不同大小的 Pyramid TNT 配置信息：

@register_model
def ptnt_ti_patch16_192(pretrained=False, **kwargs):
    outer_dim = 80
    inner_dim = 5
    outer_head = 2
    inner_head = 1
    configs = {
        'depths': [2, 6, 3, 2],
        'outer_dims': [outer_dim, outer_dim*2, outer_dim*4, outer_dim*4],
        'inner_dims': [inner_dim, inner_dim*2, inner_dim*4, inner_dim*4],
        'outer_heads': [outer_head, outer_head*2, outer_head*4, outer_head*4],
        'inner_heads': [inner_head, inner_head*2, inner_head*4, inner_head*4],
    }

    model = PyramidTNT(configs=configs, img_size=192, qkv_bias=False, **kwargs)
    model.default_cfg = default_cfgs['tnt_s_patch16_192']
    if pretrained:
        load_pretrained(
            model, num_classes=model.num_classes, in_chans=kwargs.get('in_chans', 3), filter_fn=_conv_filter)
    return model

小结

本文介绍了 Pyramid TNT 架构的原理和 PyTorch 代码实现。
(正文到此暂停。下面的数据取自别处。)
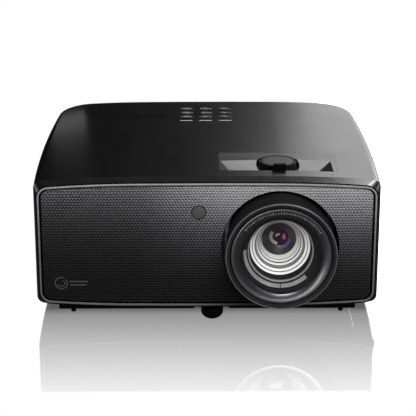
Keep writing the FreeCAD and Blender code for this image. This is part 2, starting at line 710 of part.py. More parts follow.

TNT 作为一种通用的视觉任务 Backbone，取得了优异的性能。Pyramid TNT 受到 Transformer 模型两种主流改进方法：金字塔架构 (PVT，Swin Transformer，CycleMLP 等等) 和卷积 stem (Convolutional Stem) 的启发，改进了 TNT 架构。Pyramid TNT 将它们融入 TNT 中，金字塔架构 (Pyramid Structure) 用于提取多尺度信息，卷积 stem (Convolutional Stem) 用于改善图片分块的方法和使得训练过程更加稳定。此外，Pyramid TNT 还包括其他一些 trick 比如相对位置编码等。